Bijlage 3 Lijst van parkeernormen

De parkeernormen in deze lijst zijn gebaseerd op de parkeerkengetallen volgens de uitgave 'Aanbevelingen voor verkeersvoorzieningen binnen de bebouwde kom' (ASVV) uit 2004 van de Stichting Centrum voor Regelgeving en Onderzoek in de Grond-, Water- en Wegenbouw en de Verkeerstechniek (Stichting CROW) te Ede (tel. 0318-62 04 10). De volgende minimale normen, uitgedrukt in het aantal parkeerplaatsen per woning, zitplaats, baan dan wel brutovloeroppervlak (afgekort: b.v.o.) zijn van toepassing:

bedrijfsverzamelgebouw   3,0 parkeerplaatsen per 100 m2 b.v.o.  

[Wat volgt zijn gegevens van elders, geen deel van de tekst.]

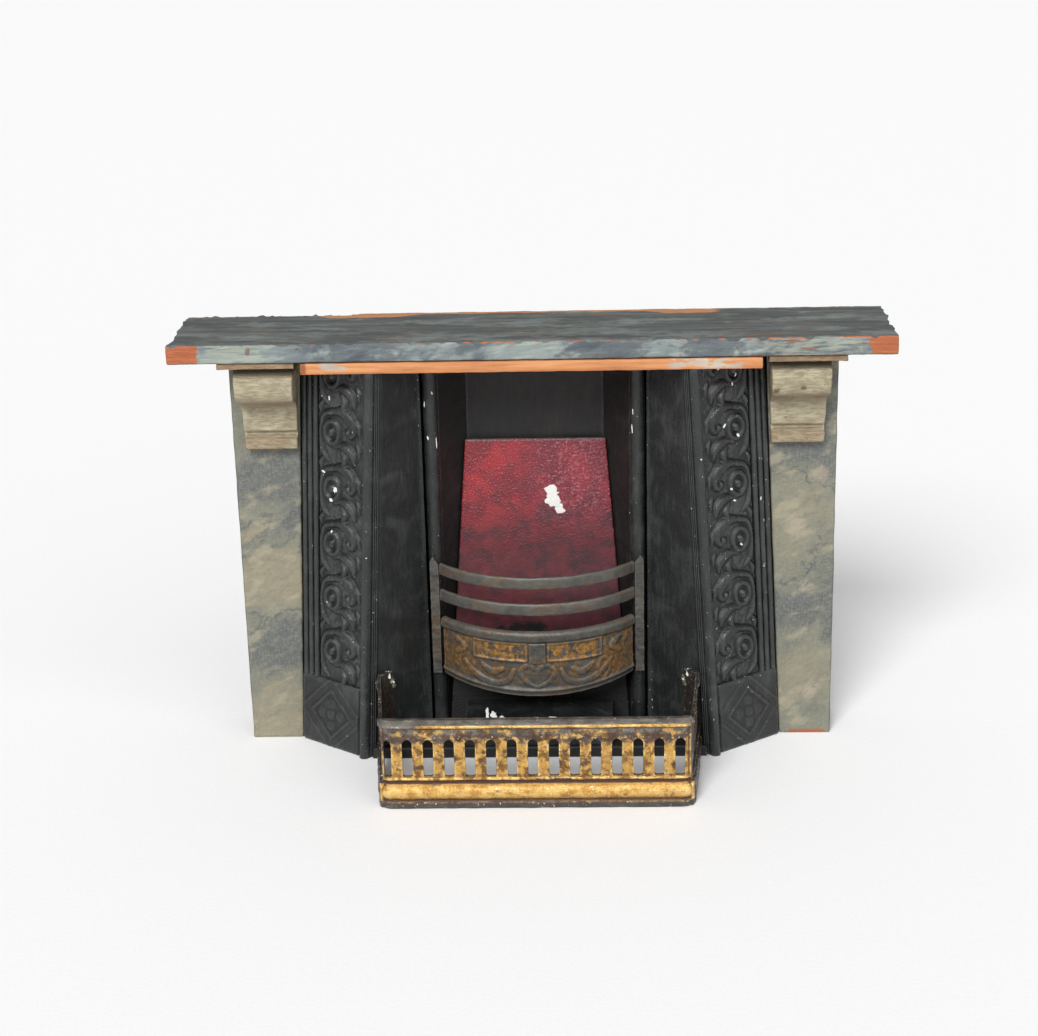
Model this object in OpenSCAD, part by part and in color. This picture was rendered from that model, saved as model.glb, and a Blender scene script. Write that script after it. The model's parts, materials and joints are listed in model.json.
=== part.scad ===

arbeidsextensieve/bezoekersexternsieve bedrijven (loods, opslag, groothandel)   1,0 parkeerplaats per 100 m2 b.v.o.  
arbeidsintensieve/bezoekersextensieve bedrijven (productiebedrijf, garagebedrijf, laboratorium)   2,5 parkeerplaatsen per 100 m2 b.v.o.  
kantoor met baliefunctie   2,7 parkeerplaatsen per 100 m2 b.v.o.  
kantoor zonder baliefunctie   1,0 parkeerplaats per 50 m2 b.v.o.  
perifere detailhandel   2,5 parkeerplaatsen per 100 m2 b.v.o.  
showroom (auto's, boten, bouwmateriaal etc.)   1,4 parkeerplaatsen per 100 m2 b.v.o.  
sportschool, dansstudio, yogastudio   4,0 parkeerplaatsen per 100 m2 b.v.o.  
sexclub/wellness   5,0 parkeerplaatsen per 100 m2 b.v.o.  
kerk, religieuze instelling   0,2 parkeerplaatsen per zitplaats  
(bedrijfs)woningen (parkeren op eigen erf)   2,0 parkeerplaatsen per woning  
kleine (gewone) detailhandel   3,3 parkeerplaatsen per 100 m2 b.v.o.  
commerciële dientstverlening (tandarts, therapeut, dierenarts)   2,7 parkeerplaatsen per 100 m2 b.v.o.